Respiré con indescriptible alivio al verlo aparecer. Casanova salía de casa.
Observé detenidamente su rostro, su lenguaje corporal. Se le veía muy seguro de sí mismo.
El detective Davey Sikes subió a su coche poco después de las once de la cuarta noche. Era un hombre fuerte y atlético. Llevaba tejanos, un anorak oscuro y zapatos de lona. Su coche era un Toyota Cressida que tendría unos doce años. Aquel vehículo debía de ser el que utilizaba para sus cacerías.
«Crímenes perfectos». Estaba claro que Davey Sikes se sabía prácticamente impune. Era uno de los detectives asignados al caso (desde hacía doce años, en realidad).
Sikes era consciente de que, en cuanto pasasen a hacerse cargo del caso, los federales investigarían a todos los miembros de la policía local. Pero tenía preparada su perfecta coartada. Incluso alteró la fecha de uno de los secuestros para «probar» que estaba fuera de la ciudad cuando se cometió.
Me preguntaba si Sikes se atrevería a secuestrar a otra mujer ahora. ¿Habría ya acechado a alguna? ¿Cómo se sentía? ¿Qué pensaba en aquellos momentos, mientras salía con su Toyota de aquella zona residencial de Durham? ¿Echaba de menos a Rudolph? ¿Continuaría con el juego o lo dejaría? ¿Podría detenerse?
Ardía en deseos de atraparlo. Desde el principio, Sampson me advirtió de que corría el riesgo de hacer de aquel caso algo personal; de convertirlo en una venganza. Y estaba en lo cierto.
Trataba de imaginar qué pensaba Casanova. Sospechaba que ya debía de haber elegido a su víctima, aunque aún no se hubiese atrevido a secuestrarla. ¿Sería otra estudiante bonita e inteligente? Quizá ahora cambiase de tipo de mujer. Aunque lo dudaba.
Lo seguí por las oscuras y desiertas calles del suroeste de Durham. Me latía el corazón con tal fuerza que me dolía el pecho. Iría con los faros apagados mientras Davey Sikes siguiese por calles secundarias. A lo mejor, después de mi extenuante espera, no iba más que a comprar cigarrillos y cerveza.
Creía saber qué ocurrió en 1981, con lo que, probablemente, habría resuelto también el caso del asesino de Roe y Tom, que tanto afectó al mundo universitario de Durham y de Chapel Hill. Will Rudolph había planeado y ejecutado los violentos asesinatos sexuales cuando era estudiante. Se había «enamorado» de Roe Tierney, pero ella prefería a las estrellas del rugby. Al detective Davey Sikes le correspondió interrogar a Rudolph durante la consiguiente investigación. Y por algún extraño mecanismo mental, empezó a compartir su propia y sórdida tendencia con el brillante estudiante de medicina. Se habían conocido. Ambos necesitaban desesperadamente compartir su secreta necesidad con alguien. Y de pronto se unieron en una espantosa simbiosis.

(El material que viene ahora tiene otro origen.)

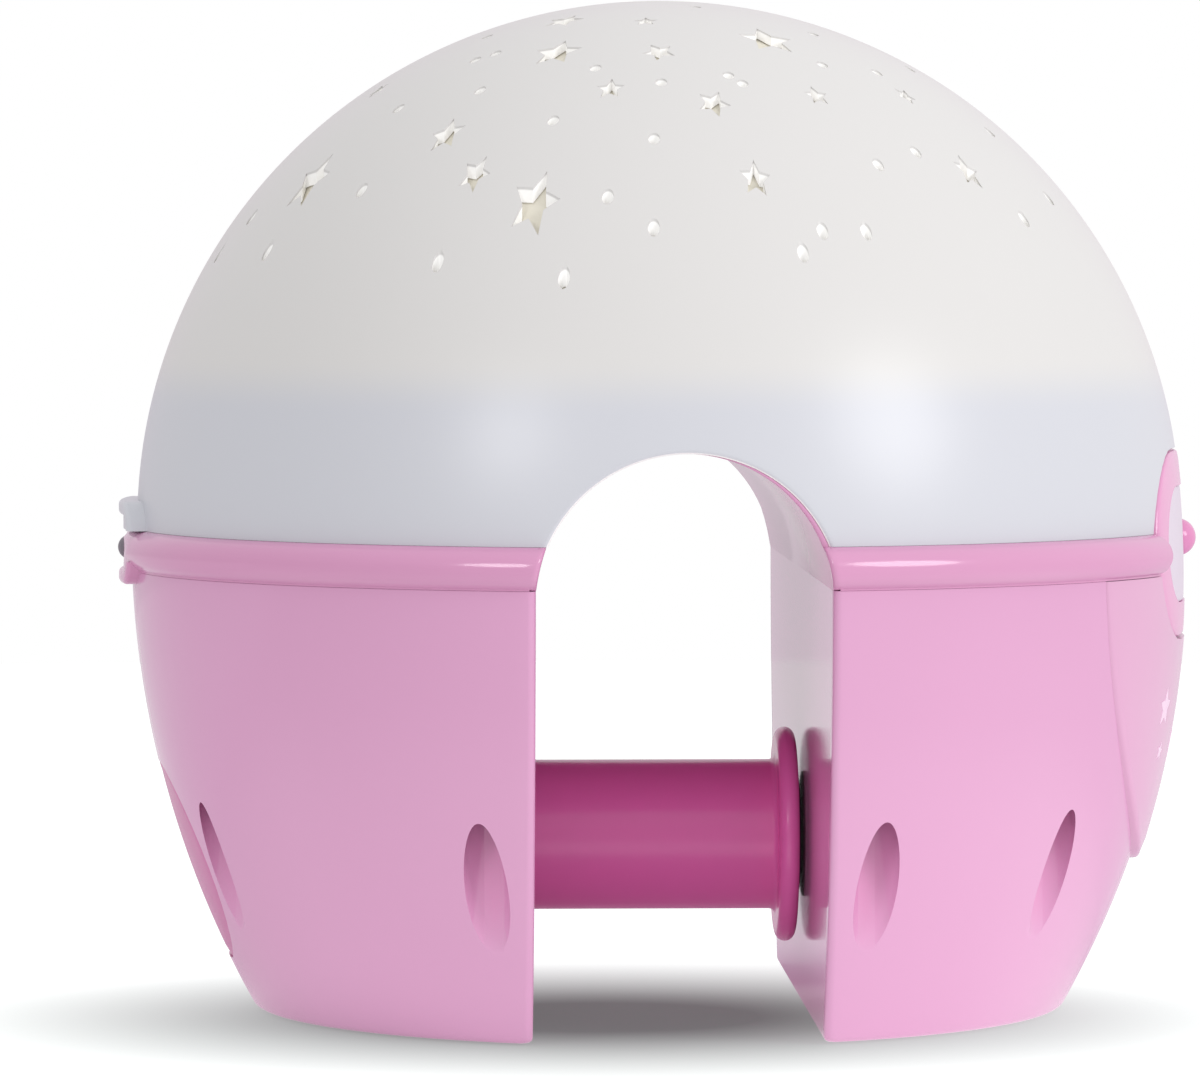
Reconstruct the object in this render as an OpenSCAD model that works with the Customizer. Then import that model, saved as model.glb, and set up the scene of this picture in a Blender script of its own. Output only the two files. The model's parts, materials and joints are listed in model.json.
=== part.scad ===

Ahora, yo había matado a su otra mitad, a su único amigo. ¿Querría Davey Sikes vengar su muerte matándome a mí? ¿Sabría que iba tras él? ¿Qué pensaba en aquellos momentos?
No me bastaba con detenerlo. Necesitaba descubrir cómo pensaba.
Casanova enlazó con la interestatal 40 en dirección a Gardner y McCullers. Como el tráfico era bastante denso, pude seguirlo con relativa seguridad, mezclado en un grupo de cuatro o cinco vehículos. De momento, todo iba bien. Detective contra detective.
Dejó la interestatal por la salida 35, la de McCullers, sin rebasar en ningún momento los 50 km/h. Eran más de las once y media.
Iba a cargármelo aquella misma noche, costase lo que costase. Pese a mi profesión, no había matado nunca a nadie. Pero esta vez era algo personal.